#### EXERCISE DESCRIPTION
Can you write out all of the material below, word for word?

#### DATA SHOWN
* * * * * * * * *

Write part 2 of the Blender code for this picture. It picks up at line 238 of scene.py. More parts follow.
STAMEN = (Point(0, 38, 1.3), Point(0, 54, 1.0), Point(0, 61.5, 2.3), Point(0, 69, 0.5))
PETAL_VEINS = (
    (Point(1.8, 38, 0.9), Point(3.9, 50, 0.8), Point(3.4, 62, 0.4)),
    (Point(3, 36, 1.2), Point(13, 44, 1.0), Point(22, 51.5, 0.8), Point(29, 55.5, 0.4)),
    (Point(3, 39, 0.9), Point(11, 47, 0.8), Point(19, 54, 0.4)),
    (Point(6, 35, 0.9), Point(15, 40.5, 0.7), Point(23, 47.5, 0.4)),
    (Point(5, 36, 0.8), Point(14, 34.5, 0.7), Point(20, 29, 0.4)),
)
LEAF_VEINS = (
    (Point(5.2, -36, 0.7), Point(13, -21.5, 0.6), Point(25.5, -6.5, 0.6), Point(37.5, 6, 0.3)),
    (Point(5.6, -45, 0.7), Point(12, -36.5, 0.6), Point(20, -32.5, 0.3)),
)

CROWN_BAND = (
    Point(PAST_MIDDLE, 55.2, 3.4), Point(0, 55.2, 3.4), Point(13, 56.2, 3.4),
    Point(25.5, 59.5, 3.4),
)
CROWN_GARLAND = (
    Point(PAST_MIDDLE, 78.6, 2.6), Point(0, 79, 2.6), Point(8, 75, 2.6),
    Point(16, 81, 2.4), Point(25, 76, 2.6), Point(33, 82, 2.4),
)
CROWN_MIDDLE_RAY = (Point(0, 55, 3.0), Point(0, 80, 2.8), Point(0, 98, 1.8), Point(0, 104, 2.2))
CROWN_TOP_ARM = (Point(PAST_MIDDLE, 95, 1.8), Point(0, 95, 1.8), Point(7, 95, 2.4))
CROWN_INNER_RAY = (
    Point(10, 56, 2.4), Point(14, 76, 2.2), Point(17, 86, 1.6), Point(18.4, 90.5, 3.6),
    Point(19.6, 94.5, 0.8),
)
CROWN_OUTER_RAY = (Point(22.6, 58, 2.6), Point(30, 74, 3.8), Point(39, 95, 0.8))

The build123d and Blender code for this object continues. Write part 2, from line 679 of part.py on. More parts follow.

* * * * * * * * *

#### TASK RESPONSE
Write part 2 of the Blender code for this picture. It picks up at line 238 of scene.py. More parts follow.
STAMEN = (Point(0, 38, 1.3), Point(0, 54, 1.0), Point(0, 61.5, 2.3), Point(0, 69, 0.5))
PETAL_VEINS = (
    (Point(1.8, 38, 0.9), Point(3.9, 50, 0.8), Point(3.4, 62, 0.4)),
    (Point(3, 36, 1.2), Point(13, 44, 1.0), Point(22, 51.5, 0.8), Point(29, 55.5, 0.4)),
    (Point(3, 39, 0.9), Point(11, 47, 0.8), Point(19, 54, 0.4)),
    (Point(6, 35, 0.9), Point(15, 40.5, 0.7), Point(23, 47.5, 0.4)),
    (Point(5, 36, 0.8), Point(14, 34.5, 0.7), Point(20, 29, 0.4)),
)
LEAF_VEINS = (
    (Point(5.2, -36, 0.7), Point(13, -21.5, 0.6), Point(25.5, -6.5, 0.6), Point(37.5, 6, 0.3)),
    (Point(5.6, -45, 0.7), Point(12, -36.5, 0.6), Point(20, -32.5, 0.3)),
)

CROWN_BAND = (
    Point(PAST_MIDDLE, 55.2, 3.4), Point(0, 55.2, 3.4), Point(13, 56.2, 3.4),
    Point(25.5, 59.5, 3.4),
)
CROWN_GARLAND = (
    Point(PAST_MIDDLE, 78.6, 2.6), Point(0, 79, 2.6), Point(8, 75, 2.6),
    Point(16, 81, 2.4), Point(25, 76, 2.6), Point(33, 82, 2.4),
)
CROWN_MIDDLE_RAY = (Point(0, 55, 3.0), Point(0, 80, 2.8), Point(0, 98, 1.8), Point(0, 104, 2.2))
CROWN_TOP_ARM = (Point(PAST_MIDDLE, 95, 1.8), Point(0, 95, 1.8), Point(7, 95, 2.4))
CROWN_INNER_RAY = (
    Point(10, 56, 2.4), Point(14, 76, 2.2), Point(17, 86, 1.6), Point(18.4, 90.5, 3.6),
    Point(19.6, 94.5, 0.8),
)
CROWN_OUTER_RAY = (Point(22.6, 58, 2.6), Point(30, 74, 3.8), Point(39, 95, 0.8))

The build123d and Blender code for this object continues. Write part 2, from line 679 of part.py on. More parts follow.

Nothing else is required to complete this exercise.